Doing so, county officials said, would help them address projected budget shortfalls during the next fiscal year.
If the cap for the counties was removed and the TAT rate remained at 9.25 percent, the County of Kauai would have received about $10 million in additional revenue for county services.
Council Chair Jay Furfaro said this new revenue would have also helped to offset a $8.9 million shortfall projected for the county’s general fund during the 2014-2015 fiscal year.
Some state tax officials and others, however, said county officials have other sources of revenue to draw upon, such as real property taxes, and contended that removing the cap would have a significant impact on the state’s financial plan.
What came out of a conference committee last week, after it was approved by House lawmakers and sent to the Senate, was a new version of the bill that garnered mixed reactions from state and county officials.
Under the amended changes, a total of $103 million in capped TAT revenue would be divvied up between the state’s four counties using the current distribution formula in place.
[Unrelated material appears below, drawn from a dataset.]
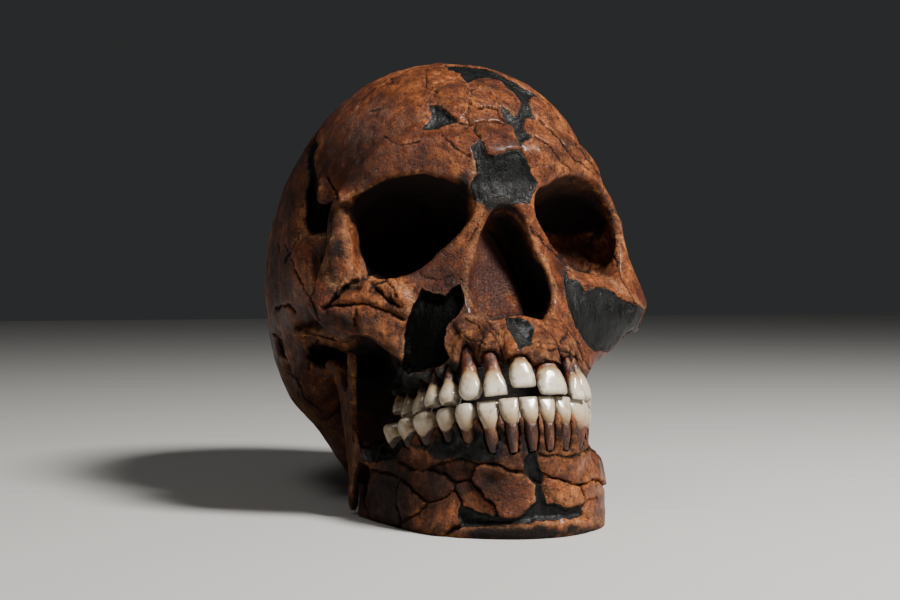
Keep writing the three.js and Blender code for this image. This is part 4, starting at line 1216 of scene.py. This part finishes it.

This amounts to about $14.9 million in tax revenues for the County of Kauai.
The county currently receives about $13.5 million in TAT revenues under the current cap that allocates $93 million for all four counties.
The bill also establishes a working group to evaluate how the duties and responsibilities of rendering public services should be divided between the state and counties.
This group, according to the bill, would also be charged with recommending “the appropriate amount of transient accommodations tax revenues to be allocated to the counties.”
These new changes, however, did not spell out how many people would be in the working group; specific eligibility requirements; and what interests group members may serve.
Mixed responses
While some lawmakers see the newest version of the bill as a compromise, other lawmakers and county officials say they are disappointed by the outcome.
“It was not as much as we hoped for but it is a first step toward lifting the cap and restoring a more equitable share for the counties,” Carvalho wrote in an email. “We strongly feel that the counties are entitled to a much larger share of the TAT revenues and we will continue to fight for that.”
Sen. Ron Kouchi, D, Kauai-Niihau, said the Legislature’s decision was not an easy one. He is thankful, however, that counties statewide will at least see some increases.
“There was some talk about whether we would have any funds available because of the negative impact on (the state’s) budget,” Kouchi said. “I’m just happy we were able to give them something.”